• _Exercise aim_:
Identify every line containing the word "follow" and reproduce each one.
------------------------------------------------------------------------
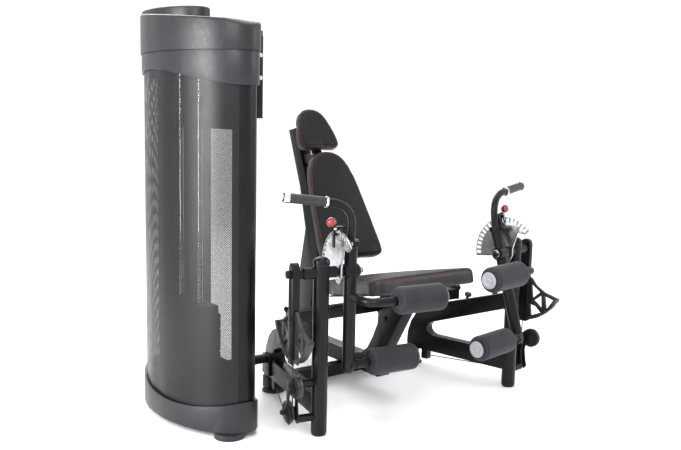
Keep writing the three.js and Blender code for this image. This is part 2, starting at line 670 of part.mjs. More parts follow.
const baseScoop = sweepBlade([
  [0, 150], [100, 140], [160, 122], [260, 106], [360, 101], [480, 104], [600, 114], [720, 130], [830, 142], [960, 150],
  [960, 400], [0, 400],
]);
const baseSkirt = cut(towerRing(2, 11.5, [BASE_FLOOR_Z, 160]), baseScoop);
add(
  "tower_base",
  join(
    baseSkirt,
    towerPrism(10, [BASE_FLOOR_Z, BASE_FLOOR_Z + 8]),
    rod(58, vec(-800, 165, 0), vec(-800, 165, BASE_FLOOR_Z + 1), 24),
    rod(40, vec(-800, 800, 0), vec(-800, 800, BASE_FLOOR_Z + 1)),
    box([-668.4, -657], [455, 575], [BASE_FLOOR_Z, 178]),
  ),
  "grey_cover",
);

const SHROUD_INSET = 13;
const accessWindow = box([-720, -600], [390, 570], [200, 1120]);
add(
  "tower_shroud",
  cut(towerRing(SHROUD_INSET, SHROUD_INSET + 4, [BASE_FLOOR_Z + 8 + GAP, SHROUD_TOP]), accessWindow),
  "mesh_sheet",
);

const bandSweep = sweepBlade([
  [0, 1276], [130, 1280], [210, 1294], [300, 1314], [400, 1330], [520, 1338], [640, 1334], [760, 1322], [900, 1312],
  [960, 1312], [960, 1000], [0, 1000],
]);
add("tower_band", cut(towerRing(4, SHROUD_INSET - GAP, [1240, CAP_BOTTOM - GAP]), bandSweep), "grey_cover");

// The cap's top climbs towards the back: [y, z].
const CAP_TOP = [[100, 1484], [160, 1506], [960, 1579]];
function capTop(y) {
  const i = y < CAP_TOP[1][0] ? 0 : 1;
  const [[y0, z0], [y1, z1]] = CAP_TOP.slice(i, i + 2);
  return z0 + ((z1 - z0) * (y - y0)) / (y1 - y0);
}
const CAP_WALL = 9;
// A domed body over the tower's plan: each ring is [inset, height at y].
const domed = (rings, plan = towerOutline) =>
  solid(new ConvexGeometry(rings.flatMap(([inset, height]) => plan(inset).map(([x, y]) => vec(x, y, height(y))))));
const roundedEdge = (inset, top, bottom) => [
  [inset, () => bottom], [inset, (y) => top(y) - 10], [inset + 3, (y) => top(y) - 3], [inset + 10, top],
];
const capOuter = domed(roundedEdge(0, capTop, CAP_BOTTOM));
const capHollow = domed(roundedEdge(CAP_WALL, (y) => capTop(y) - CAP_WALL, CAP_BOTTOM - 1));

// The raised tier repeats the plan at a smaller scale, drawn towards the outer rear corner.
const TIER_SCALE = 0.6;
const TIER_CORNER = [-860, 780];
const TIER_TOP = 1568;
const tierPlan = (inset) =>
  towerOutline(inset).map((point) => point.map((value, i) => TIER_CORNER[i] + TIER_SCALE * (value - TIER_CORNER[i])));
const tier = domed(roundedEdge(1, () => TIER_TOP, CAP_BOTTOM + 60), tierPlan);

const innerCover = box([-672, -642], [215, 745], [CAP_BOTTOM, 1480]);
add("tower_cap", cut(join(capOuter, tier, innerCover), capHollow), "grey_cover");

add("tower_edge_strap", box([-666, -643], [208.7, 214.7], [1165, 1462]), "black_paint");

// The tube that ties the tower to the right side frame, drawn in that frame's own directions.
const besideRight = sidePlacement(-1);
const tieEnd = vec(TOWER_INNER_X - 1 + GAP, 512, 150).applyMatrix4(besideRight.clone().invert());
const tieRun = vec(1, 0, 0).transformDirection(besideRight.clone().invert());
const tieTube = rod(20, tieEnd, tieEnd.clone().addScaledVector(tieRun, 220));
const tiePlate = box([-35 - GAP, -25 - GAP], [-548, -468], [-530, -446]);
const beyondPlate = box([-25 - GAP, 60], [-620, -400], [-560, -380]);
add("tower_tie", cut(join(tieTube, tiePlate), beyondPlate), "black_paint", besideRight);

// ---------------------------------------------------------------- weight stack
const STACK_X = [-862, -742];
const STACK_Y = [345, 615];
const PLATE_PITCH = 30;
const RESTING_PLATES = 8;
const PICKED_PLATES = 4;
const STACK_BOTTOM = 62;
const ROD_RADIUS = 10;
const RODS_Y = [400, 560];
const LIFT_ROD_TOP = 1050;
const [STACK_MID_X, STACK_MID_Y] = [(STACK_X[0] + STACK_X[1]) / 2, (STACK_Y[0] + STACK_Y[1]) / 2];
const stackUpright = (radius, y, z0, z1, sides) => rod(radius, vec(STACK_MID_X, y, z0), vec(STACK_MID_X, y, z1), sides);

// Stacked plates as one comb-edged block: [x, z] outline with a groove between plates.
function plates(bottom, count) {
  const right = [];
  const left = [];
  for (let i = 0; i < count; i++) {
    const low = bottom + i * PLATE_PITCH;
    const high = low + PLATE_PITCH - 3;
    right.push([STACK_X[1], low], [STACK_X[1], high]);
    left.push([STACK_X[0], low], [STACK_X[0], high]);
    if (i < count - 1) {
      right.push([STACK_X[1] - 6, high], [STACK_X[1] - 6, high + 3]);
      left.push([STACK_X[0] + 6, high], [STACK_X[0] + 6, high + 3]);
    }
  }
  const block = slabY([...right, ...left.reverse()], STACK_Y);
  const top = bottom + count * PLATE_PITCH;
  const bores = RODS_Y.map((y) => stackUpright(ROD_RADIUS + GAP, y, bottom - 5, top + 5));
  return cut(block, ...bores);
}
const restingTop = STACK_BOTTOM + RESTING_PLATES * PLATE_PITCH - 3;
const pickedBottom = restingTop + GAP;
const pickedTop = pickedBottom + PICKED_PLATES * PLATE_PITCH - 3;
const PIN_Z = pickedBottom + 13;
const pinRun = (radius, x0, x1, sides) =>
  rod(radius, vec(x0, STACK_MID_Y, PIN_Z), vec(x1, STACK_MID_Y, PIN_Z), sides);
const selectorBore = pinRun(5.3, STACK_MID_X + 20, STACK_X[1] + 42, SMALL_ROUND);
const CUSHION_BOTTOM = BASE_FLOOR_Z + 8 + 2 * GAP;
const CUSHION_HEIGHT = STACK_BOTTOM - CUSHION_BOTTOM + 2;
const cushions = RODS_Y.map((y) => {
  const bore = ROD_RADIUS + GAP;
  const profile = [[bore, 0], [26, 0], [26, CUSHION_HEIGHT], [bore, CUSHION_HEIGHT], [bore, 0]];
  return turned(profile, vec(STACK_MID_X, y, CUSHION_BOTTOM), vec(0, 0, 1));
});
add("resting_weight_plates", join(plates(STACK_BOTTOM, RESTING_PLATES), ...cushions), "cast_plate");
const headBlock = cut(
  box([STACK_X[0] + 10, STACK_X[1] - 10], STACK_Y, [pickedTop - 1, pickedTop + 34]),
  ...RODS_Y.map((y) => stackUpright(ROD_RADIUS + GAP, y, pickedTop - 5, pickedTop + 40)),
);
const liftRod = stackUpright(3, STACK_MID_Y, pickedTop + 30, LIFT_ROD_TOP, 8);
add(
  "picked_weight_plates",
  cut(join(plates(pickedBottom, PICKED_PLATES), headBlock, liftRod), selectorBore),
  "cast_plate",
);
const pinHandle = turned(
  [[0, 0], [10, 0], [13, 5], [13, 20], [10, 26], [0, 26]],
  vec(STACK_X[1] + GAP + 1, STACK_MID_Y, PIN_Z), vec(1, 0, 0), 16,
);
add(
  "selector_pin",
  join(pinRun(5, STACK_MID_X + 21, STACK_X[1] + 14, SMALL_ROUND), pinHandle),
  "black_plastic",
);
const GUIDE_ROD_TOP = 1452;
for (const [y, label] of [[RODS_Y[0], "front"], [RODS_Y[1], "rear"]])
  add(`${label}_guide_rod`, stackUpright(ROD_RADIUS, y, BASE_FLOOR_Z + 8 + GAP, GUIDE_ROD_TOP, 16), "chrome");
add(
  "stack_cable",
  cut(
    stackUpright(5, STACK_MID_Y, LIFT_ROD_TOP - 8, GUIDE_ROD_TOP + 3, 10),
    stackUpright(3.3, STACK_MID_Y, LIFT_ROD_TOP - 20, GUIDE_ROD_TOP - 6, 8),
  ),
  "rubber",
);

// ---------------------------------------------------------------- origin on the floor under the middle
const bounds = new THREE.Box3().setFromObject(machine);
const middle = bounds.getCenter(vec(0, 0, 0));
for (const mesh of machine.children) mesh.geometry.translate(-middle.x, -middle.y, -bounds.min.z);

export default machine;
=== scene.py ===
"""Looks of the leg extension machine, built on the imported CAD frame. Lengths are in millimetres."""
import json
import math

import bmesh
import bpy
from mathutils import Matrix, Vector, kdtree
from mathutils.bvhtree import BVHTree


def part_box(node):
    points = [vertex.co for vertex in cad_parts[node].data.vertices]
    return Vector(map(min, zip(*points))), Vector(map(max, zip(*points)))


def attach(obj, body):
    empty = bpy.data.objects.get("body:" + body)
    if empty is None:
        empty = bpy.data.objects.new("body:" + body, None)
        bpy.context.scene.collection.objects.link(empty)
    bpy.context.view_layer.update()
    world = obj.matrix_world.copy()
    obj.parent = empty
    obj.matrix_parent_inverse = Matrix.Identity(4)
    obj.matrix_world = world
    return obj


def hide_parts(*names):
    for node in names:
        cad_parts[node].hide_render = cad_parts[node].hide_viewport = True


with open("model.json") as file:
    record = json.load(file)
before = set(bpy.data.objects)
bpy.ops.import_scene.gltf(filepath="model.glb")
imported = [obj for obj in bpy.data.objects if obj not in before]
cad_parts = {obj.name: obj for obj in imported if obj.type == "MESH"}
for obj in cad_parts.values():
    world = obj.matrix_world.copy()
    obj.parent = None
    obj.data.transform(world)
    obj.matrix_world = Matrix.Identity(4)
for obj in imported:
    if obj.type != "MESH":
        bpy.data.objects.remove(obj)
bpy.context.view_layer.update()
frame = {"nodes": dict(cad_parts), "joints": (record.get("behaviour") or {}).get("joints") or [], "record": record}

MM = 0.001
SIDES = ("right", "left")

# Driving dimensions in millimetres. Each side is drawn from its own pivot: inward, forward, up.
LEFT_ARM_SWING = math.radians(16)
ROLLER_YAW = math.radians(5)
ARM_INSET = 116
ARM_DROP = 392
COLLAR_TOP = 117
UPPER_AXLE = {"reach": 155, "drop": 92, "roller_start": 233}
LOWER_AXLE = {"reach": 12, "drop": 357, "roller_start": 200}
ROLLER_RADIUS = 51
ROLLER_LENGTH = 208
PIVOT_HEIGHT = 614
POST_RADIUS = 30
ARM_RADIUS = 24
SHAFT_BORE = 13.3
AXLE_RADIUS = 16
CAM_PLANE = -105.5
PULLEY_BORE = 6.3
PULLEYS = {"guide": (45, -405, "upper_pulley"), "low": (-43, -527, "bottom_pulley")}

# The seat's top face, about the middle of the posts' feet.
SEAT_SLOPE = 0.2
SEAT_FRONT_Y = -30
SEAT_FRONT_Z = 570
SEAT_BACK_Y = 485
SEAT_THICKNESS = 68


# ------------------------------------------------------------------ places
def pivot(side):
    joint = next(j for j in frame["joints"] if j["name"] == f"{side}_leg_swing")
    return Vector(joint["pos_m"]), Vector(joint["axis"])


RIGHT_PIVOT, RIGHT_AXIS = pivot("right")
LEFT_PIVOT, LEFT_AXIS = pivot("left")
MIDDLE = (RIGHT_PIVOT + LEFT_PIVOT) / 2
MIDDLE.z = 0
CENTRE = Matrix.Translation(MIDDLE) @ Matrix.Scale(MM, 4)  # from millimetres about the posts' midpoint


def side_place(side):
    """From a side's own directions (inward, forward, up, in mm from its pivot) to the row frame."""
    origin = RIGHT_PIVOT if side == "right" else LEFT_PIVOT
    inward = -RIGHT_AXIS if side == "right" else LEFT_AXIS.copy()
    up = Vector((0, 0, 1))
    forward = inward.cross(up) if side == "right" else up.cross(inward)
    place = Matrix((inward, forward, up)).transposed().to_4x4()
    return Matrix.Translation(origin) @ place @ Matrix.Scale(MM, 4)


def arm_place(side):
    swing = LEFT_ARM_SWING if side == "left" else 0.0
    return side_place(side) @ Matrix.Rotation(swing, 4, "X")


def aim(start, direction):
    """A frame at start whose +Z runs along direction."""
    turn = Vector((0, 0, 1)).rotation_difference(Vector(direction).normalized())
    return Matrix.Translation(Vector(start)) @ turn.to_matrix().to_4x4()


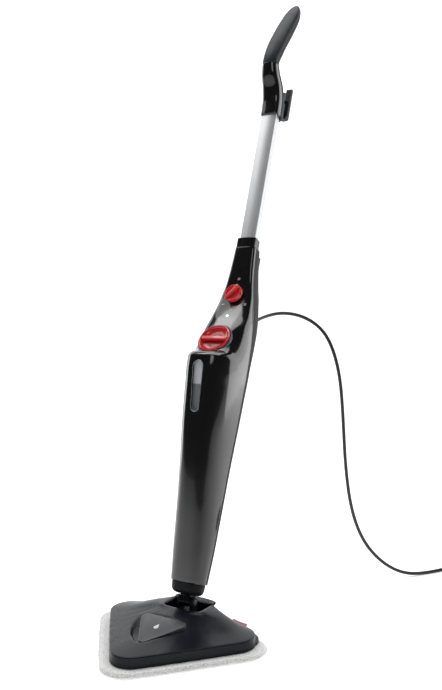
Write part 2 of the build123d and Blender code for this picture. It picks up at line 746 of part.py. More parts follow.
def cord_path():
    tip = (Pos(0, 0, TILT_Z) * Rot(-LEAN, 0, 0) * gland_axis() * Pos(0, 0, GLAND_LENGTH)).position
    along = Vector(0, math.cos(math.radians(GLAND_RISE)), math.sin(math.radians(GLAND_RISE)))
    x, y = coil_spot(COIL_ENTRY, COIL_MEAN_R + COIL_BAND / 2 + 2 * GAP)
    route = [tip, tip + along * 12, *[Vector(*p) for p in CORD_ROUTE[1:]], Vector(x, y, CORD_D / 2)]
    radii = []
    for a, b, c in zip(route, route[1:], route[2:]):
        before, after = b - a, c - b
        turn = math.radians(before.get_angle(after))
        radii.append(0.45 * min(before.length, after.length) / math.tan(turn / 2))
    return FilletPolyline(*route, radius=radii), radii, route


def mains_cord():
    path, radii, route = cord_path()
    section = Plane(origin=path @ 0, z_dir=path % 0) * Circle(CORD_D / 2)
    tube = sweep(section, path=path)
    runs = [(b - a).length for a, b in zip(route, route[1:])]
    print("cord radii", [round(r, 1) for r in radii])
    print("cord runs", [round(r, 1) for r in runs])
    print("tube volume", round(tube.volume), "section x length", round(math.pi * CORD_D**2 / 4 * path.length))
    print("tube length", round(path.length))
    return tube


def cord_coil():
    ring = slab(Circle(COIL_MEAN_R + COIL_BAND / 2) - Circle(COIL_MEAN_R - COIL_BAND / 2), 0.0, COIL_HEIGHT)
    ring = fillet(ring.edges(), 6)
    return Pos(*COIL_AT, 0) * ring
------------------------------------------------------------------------
• _Written reply_:
Keep writing the three.js and Blender code for this image. This is part 2, starting at line 670 of part.mjs. More parts follow.
Write part 2 of the build123d and Blender code for this picture. It picks up at line 746 of part.py. More parts follow.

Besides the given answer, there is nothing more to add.